You also need to consider the resources you have available. If your team is already tied up with other projects that are likely to eat into the new project’s timeline, then you need to look at whether it’s reasonable to bid.

Perhaps you can easily take on some contractors for projects, or perhaps you can partner up with a trusted company in order to bring needed experience with certain parts of the job. Whatever the case, it’s good to have an idea of when you’re going to rule a project as out of the question, when you might jump on it, and when you might say “yes, provided that …”

Have a qualified estimator

Every electrical estimator can probably point to a time when they made some kind of horrendous mistake in the past. The key is that good estimators learn from the experience and move on to be great estimators. Usually, these things have such an impact that you’re not going to repeat them again!

Who does the estimating work for your company? This is something that many businesses struggle with, especially if they’re not using the services of a qualified estimator. We would strongly suggest that using an estimator to create accurate bids is part of your tendering strategy.

Have basic minimums

For most companies, there is some kind of project “sweet spot.” Some may be too big, and others may be too small to justify your time, effort and expense. This is why it’s a good idea to have basic minimums as part of your tendering strategy.

A key question to ask is, “will the amount of work I win justify the costs of carrying it out?” After all, you would tend to put just as much effort into bidding for smaller jobs as you do for bigger ones. If a job is too small to be worth it, you could have been focusing your efforts on bidding for bigger projects.

Research the procurer

The best bids tend to come from companies that have done their homework. They do research into the buyer, perhaps even speaking with them about their preferences, if possible. They might talk to other suppliers or clients who have worked with the procurer before.

Importantly, it’s about understanding what the client’s core needs are and what their preferences are in terms of getting work done. The more you understand, the more you can demonstrate how you will meet their needs. Definitely build client research time into your tendering strategy!

Have a unique selling point

What makes your company the best fit for the job? How are you better than competitors? Rather than firing off a laundry list of all your capabilities, think about focusing your proposition so that it matches up clearly with the buyer’s needs.

This means it’s also important to understand your competitors and their capabilities too. What are their relative strengths and weaknesses? Why do you stand out from them? Developing an effective strategy means understanding where your company fits and what makes you compelling to buyers.

Tendering strategy

Use feedback from previous bids

Firstly, if you do lose a tender, this can be disappointing but still may be an opportunity for your company to learn something. It’s good practice to ask for feedback when you do lose a tender as to why your application wasn’t successful. Admittedly, you don’t always get it, but you almost definitely won’t get feedback if you don’t ask.
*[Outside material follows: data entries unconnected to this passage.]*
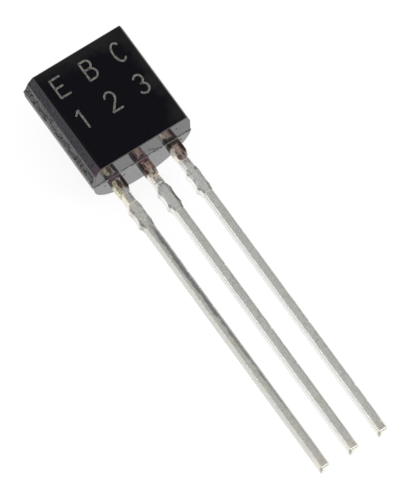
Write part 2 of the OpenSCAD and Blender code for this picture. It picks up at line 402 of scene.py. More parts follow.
def epoxyColor(vector, grain, shaken, axes, shares):
    look = epoxyLook
    x, y, z = axes
    facet, wall, lower, band = shares
    # painted sheen: the flat face is made palest along its top and right edges, and a little along its left
    # edge; the grain adds pale flecks of its own
    uneven = patchesOf(vector, *look["clouds"])
    sheenTop = rangeOf(plusOf(z, uneven), *look["sheenTop"])
    sheenRight = rangeOf(plusOf(x, uneven), *look["sheenRight"])
    pale = largerOf(largerOf(sheenTop, sheenRight), rangeOf(x, *look["sheenLeft"]))
    pale = largerOf(pale, rangeOf(grain, *look["grainPale"]))
    color = mixOf(pale, look["black"], look["charcoal"])
    rust = timesOf(patchesOf(vector, *look["rustPatches"]), band)
    color = layered(color, (facet, look["facet"]), (wall, look["wall"]), (rust, look["rust"]),
                    (lower, look["end"]))
    stained = withSpots(color, shaken, "xy", look["endSpots"])
    dust = timesOf(patchesOf(vector, *look["specks"]), facet)
    corner = spotOf(shaken, "xz", *look["cornerSpot"])
    corner = timesOf(corner, rangeOf(y, *look["cornerDepth"]))
    return layered(color, (lower, stained), (dust, look["dust"]), (corner, look["corner"]))


def epoxySpecular(vector, shaken, y, shares):
    # scuffs, wear and stains dull the shine as well as the colour
    look = epoxyLook
    facet, wall, lower, band = shares
    specular = layered(greyOf(look["specular"]), (facet, greyOf(look["facetSpecular"])),
                       (wall, greyOf(look["wallSpecular"])), (lower, greyOf(look["specular"])))
    scuffs = patchesOf(vector, *look["scuffs"])
    dull = plusOf(patchesOf(vector, *look["endPatches"]), rangeOf(y, *look["dullBehind"]))
    spots = [(centre, half, greyOf(1.0), look["spotDulling"] * strength, *soft)
             for centre, half, _, strength, *soft in look["endSpots"]]
    spotted = withSpots(greyOf(0.0), shaken, "xy", spots)
    worn = timesOf(band, patchesOf(vector, *look["mottle"]))
    for share, mask in ((scuffs, minusOf(facet, lower)), (dull, lower), (spotted, lower)):
        worn = plusOf(worn, timesOf(share, mask))
    return timesOf(specular, minusOf(1.0, worn))


def makeEpoxy():
    look = epoxyLook
    material, tree, shader = newMaterial("blackEpoxy")
    vector = partCoordinates(tree)
    x, y, z = axesOf(vector)
    grain = noiseOf(vector, *look["grain"])
    shaken = wobbled(vector, *look["wobble"])
    shares = epoxyShares(vector, y, z)
    facet, _, lower, _ = shares
    color = epoxyColor(vector, grain, shaken, (x, y, z), shares)
    rough = layered(greyOf(look["faceRoughness"]), (facet, greyOf(look["wallRoughness"])),
                    (lower, greyOf(look["endRoughness"])))
    rough = plusOf(rough, rangeOf(grain, *look["grainRoughness"]))
    pits = bumpOf(grain, *look["grainBump"])
    normal = bumpOf(noiseOf(vector, *look["ripple"]), *look["rippleBump"], pits)
    connect(shader, {"Base Color": color, "Roughness": rough, "Normal": normal,
                     "Specular IOR Level": epoxySpecular(vector, shaken, y, shares)})
    shader.inputs["IOR"].default_value = look["ior"]
    return material


# grained finishes: light and dark tone, range of the dark, noise, two roughnesses, bump, metallic
grainedLooks = {
    # the flash's light tone is a painted highlight along its thin edge, over the dark tone of the moulding
    # compound
    "highlitFlashResin": ((0.28, 0.275, 0.27), epoxyLook["wall"], (0.38, 0.62, 0.0, 0.6), (11.0, 3.0, 0.65),
                  (0.3, 0.5), (0.3, 0.003 * mm), 0.0),
    "laserGrey": ((0.155, 0.146, 0.128), (0.045, 0.042, 0.037), (0.44, 0.62), (10.0, 4.0, 0.7),
                  (0.6, 0.8), (0.4, 0.004 * mm), 0.0),
    "polishedSilicon": ((0.2, 0.21, 0.24), (0.12, 0.13, 0.15), (0.35, 0.65), (9.0, 3.0),
                        (0.12, 0.22), (0.2, 0.002 * mm), 0.4),
    "silverFilledResin": ((0.55, 0.54, 0.5), (0.4, 0.39, 0.36), (0.35, 0.65), (30.0, 3.0),
                          (0.4, 0.5), (0.2, 0.002 * mm), 0.6),
    "goldWire": ((0.95, 0.72, 0.3), (0.85, 0.6, 0.22), (0.35, 0.65), (20.0, 3.0),
                 (0.2, 0.3), (0.2, 0.002 * mm), 1.0),
}
# the flash is darker and redder beside each lead
flashBesideLeads = [((lead * leadSize["pitch"], 0.0), (0.27, 0.2), (0.085, 0.055, 0.06), 0.9, 0.2)
              for lead in (-1, 0, 1)]


def makeGrained(name, stains=()):
    light, dark, darkRange, noise, roughness, bump, metallic = grainedLooks[name]
    material, tree, shader = newMaterial(name)
    vector = partCoordinates(tree)
    grain = noiseOf(vector, *noise)
    color = mixOf(rangeOf(grain, *darkRange), light, dark)
    connect(shader, {
        "Base Color": withSpots(color, vector, "xz", stains),
        "Roughness": rangeOf(grain, 0.3, 0.7, *roughness),
        "Normal": bumpOf(grain, *bump)})
    shader.inputs["Metallic"].default_value = metallic
    return material


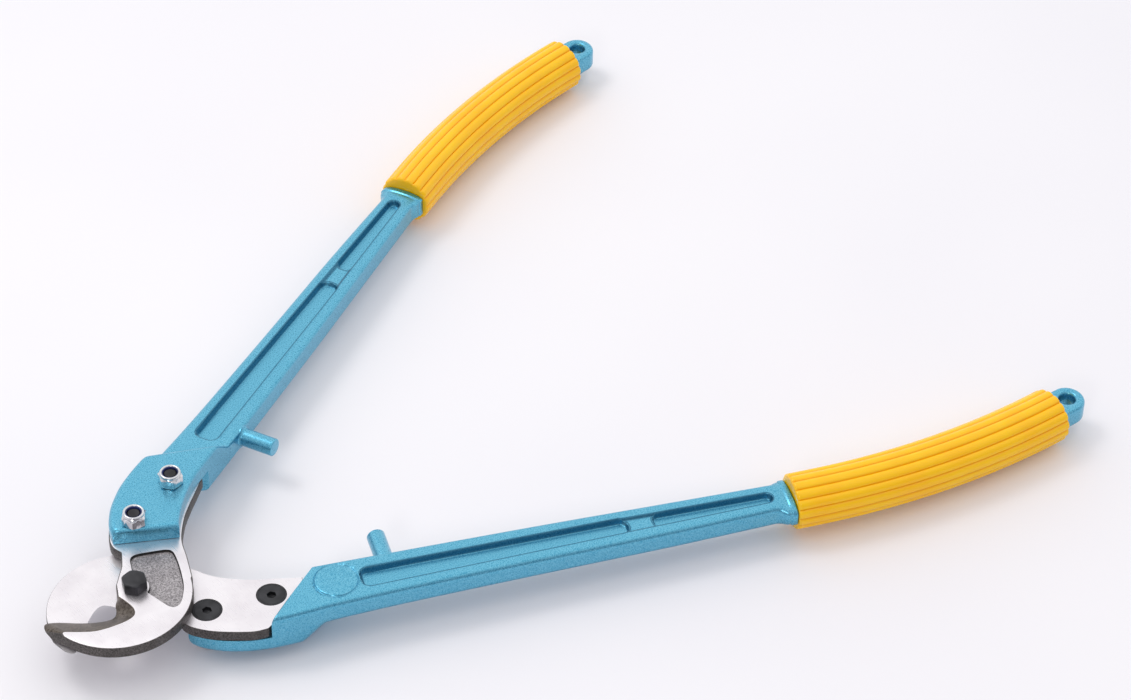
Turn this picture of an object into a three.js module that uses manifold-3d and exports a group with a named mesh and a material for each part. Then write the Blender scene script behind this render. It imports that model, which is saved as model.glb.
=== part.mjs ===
// Two-handed cable cutter: two hook blades on one pivot bolt, each bolted to a long cast handle
// with a ribbed grip, a stop peg and a hanging eye.
//
// Both halves are the same parts. A half is drawn in its own frame: the pivot axis is Z, +X runs
// from the pivot to the centre of the hanging eye, +Y points away from the other half, and Z = 0
// is the plane in which the two blades slide over each other. The upper half is turned up by the
// opening angle. The lower half is the same thing turned over about X.
// Millimetres, +Z up, origin under the centre of the whole tool, on the surface that it lies on.

import * as THREE from 'three';
import { mergeVertices } from 'three/addons/utils/BufferGeometryUtils.js';
import Module from 'manifold-3d';

const wasm = await Module();
wasm.setup();

// ---- Driving dimensions ------------------------------------------------------------------

const HALF_OPENING = THREE.MathUtils.degToRad(23.44);  // each half is turned out by this much
const EYE_DISTANCE = 560;        // pivot axis to hanging eye
const GAP = 0.3;                 // clearance between neighbouring pieces
const CUT_MARGIN = 1;            // how far a cutting tool reaches past the face that it opens

const BLADE_FACE = 0.15;         // each shear face stands this far off the shear plane
const BLADE_TOP = 7.2;           // outer face of a blade
const BACK_RADIUS = 42.3;        // round back of the hook
const BACK_CENTRE = [-8.6, 6.4];
const POCKET_DEPTH = 1.5;        // recess forged into the blade's outer face
const BOSS_RADIUS = 10.5;        // full-thickness boss left round the pivot

const PLATE_BASE = BLADE_TOP + GAP;
const PLATE_TOP = 17.5;          // outer face of the handle plate that clamps the blade
const PLATE_EDGE = 3;            // rounding of the plate's rim
const STEP_SLOPE = 0.9;          // run of the step for each millimetre that it drops to the bar
const BAR_HALF = 7.2;            // the handle bar is this thick either side of the shear plane
const BAR_EDGE = 2.4;            // rounding of the bar's long edges
const CHANNEL_FLOOR = 3.6;       // web between the two channels of the bar, half its thickness
const BAR_END = 369;             // where the bar widens into the oval flange
const FLANGE = { start: 371.5, end: 375.5, halfWidth: 15.6, halfHeight: 8.2 };
const FLANGE_NECK = { start: 362, end: 367, halfWidth: 10.2 };

const GRIP_AXIS_Y = 30.9;        // grip and bar share this centre line up to the bend
const GRIP_BEND_START = 392;
const GRIP_BEND_RADIUS = 472;
const GRIP_START = 376;
const GRIP_LENGTH = 176;
const GRIP_RADIUS = 16.5;        // over the ribs
const GRIP_GROOVE = 1.1;         // depth of the grooves between the ribs
const GRIP_RIBS = 16;
const TANG = { halfWidth: 11, halfHeight: 8 };
const TANG_INSET = 4;            // the tang starts inside the flange and stops inside the grip
const TRIM = GAP / 3;            // allowance left round the tang where the eye is cut back to it
const EYE = { hole: 4.8, radius: 10.6, halfHeight: 6.8, edge: 2, bevel: 1.2 };
const EYE_ROOT = 0.93;           // share of the grip's length at which the eye leaves the tang

const SCREWS = { front: [35.8, 21.2], rear: [72.9, 19.6] };
const THREAD_RADIUS = 4;         // M8
const HEAD_RADIUS = 8.4;         // countersunk head
const SOCKET_ACROSS_FLATS = 5;
const SOCKET_DEPTH = 2.6;
const SCREW_FACE = BLADE_FACE + 0.1;      // the head lies this far behind the shear plane
const SCREW_RIM = 0.4;           // upright rim of the countersunk head
const THREAD_CHAMFER = 0.8;
const THREAD_SHORT = 1.2;        // the thread ends this far below the top of its nut
const NUT = { acrossFlats: 13, height: 8, hexTop: 6.4, crownRadius: 6, crownWall: 0.6 };
const NUT_CHAMFER = { across: 0.9, along: 0.6, crown: 0.3 };
const RING_SEAT = NUT.hexTop - 0.6;       // the nylon ring's seat above the base of the nut
const RING_DROP = 0.4;           // the ring ends this far below the crown
const PIVOT_HEAD = { acrossFlats: 13, height: 7, chamfer: 0.6, chamferAcross: 1.3 };
const WASHER = { radius: 8.5, thickness: 1.6 };
const PIVOT_NUT_BASE = BLADE_TOP + GAP + WASHER.thickness + GAP;
const PEG = { x: 140.4, end: -9.2, root: 19.2, radius: 5.3, chamfer: 0.5 };
const CAST_DISC = { centre: [108.7, 25.9], radius: 12.3, height: 0.35 };

const ROUND = 20;                // sides of an ordinary round piece
const GRIP_STEPS = 10;           // facets along the grip
const SAME_POINT = 0.05;         // outline points closer than this are one point

const PAINT = { color: 0x3f9fc0, roughness: 0.38, metalness: 0.55 };
const GRIP_PVC = { color: 0xf6b800, roughness: 0.42, metalness: 0 };
const GROUND_STEEL = { color: 0xe4e3e6, roughness: 0.28, metalness: 0.9 };
const BLACK_OXIDE = { color: 0x2a2a2e, roughness: 0.45, metalness: 0.6 };
const ZINC = { color: 0xc9cdd0, roughness: 0.3, metalness: 0.9 };
const NYLON = { color: 0x1f2b52, roughness: 0.5, metalness: 0 };

// ---- Solids ------------------------------------------------------------------------------

const vectors = (pairs) => pairs.map(([x, y]) => new THREE.Vector2(x, y));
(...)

That feedback becomes valuable data to consider for future bidding opportunities. Was there something you did that you shouldn’t ever repeat? Was there something you didn’t do that you need to ensure you do next time?

Consider the feedback from previous bids, successful or unsuccessful and build those tips into your tender strategy.

Ask the right questions before bidding. Get ours here

Final thoughts

Electrical contractors that do well with bidding on tenders usually have a very well thought-out tendering strategy. Rather than throwing a bid together or bidding on anything that comes along, they are considered in how they approach the process.

It makes no sense to be bidding on jobs that are miles out of your wheelhouse or too small to turn an acceptable minimum profit for your company. Develop clear criteria for a “bid or no bid” decision and clearly understand your own capabilities.

Be adept at researching the needs of the buyer and crafting a proposal that clearly answers to their particular needs. Ask for feedback on bids you have submitted and use that information to better inform future bids. This is how you can carve a healthy niche for your business.